I never felt more like I was in California. The sky stretched on for miles, but not like it does in Norfolk. No hint of bleakness, it was all paradise in pink. To be walking by that beach at sunset was heaven itself. I insisted on popping into the hotel foyer, which looked not unlike the Tower of Terror at the Disney parks after a good dusting.
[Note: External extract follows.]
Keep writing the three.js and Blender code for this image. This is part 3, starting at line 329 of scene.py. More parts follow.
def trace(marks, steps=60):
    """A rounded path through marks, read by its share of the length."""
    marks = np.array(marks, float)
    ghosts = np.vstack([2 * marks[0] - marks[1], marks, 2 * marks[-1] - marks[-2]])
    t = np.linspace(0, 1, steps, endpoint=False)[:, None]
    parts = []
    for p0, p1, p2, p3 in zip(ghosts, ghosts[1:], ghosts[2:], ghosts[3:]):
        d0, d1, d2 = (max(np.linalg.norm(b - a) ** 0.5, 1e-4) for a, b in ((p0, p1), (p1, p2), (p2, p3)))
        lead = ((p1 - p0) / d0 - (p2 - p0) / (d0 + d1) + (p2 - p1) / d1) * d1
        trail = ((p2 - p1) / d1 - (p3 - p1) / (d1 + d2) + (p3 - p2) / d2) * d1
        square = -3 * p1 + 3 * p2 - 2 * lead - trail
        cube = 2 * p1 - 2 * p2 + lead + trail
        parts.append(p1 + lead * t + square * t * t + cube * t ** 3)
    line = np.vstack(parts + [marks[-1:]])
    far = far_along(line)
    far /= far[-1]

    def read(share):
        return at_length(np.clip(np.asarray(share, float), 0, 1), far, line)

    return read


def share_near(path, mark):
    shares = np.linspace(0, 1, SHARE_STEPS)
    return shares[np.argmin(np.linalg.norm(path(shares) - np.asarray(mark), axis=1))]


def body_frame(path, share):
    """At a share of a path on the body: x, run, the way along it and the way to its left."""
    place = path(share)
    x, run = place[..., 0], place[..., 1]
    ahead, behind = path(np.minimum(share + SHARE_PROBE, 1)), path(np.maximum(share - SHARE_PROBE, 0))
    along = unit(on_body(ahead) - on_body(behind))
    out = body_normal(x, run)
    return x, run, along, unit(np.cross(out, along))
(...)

However, then Lizzie and I checked the time. Oops. We hadn’t realised how long it would take us to walk to the Del, and therefore to walk back. Lizzie asked the valets about taxis back to the pier, but they suggested getting a bus instead. We had spotted the stop earlier, so checked the timetable, and there was one due in 20 minutes. It didn’t turn up, we thought we’d never get back. We started walking to get a taxi, running out of time before the last ferry was due to depart, and 25 minutes after it was supposed to arrive, the bus drove past us. We ran back to the stop…
Phew! Thanks to Lizzie, we caught it. Sadly, the bus driver wasn’t much cop at speaking intelligibly or letting us know where the bus stopped, so I ended up spending $7 in a machine that gave no change to travel for less than 10 minutes. I used the satnav on my phone (once more invaluable!) to work out where the bus was going and where it was going to turn, so we could get off and walk to the pier. When we could see it, I sighed with relief.
The ferry back to Broadway was a much bigger boat than the tiny one out, and we sat upstairs for the view. My puny phone camera could not cope with the low light conditions, but seeing the city at night across the water was incredible, as was sailing past the USS Midway Museum with all its lights and flags.
Karaoke and Open House parties were on offer on our return, but neither Lizzie nor I had the energy after our adventure. We had both walked miles in possibly the least suitable footwear either of us had brought with us. That’s spontaneity for you.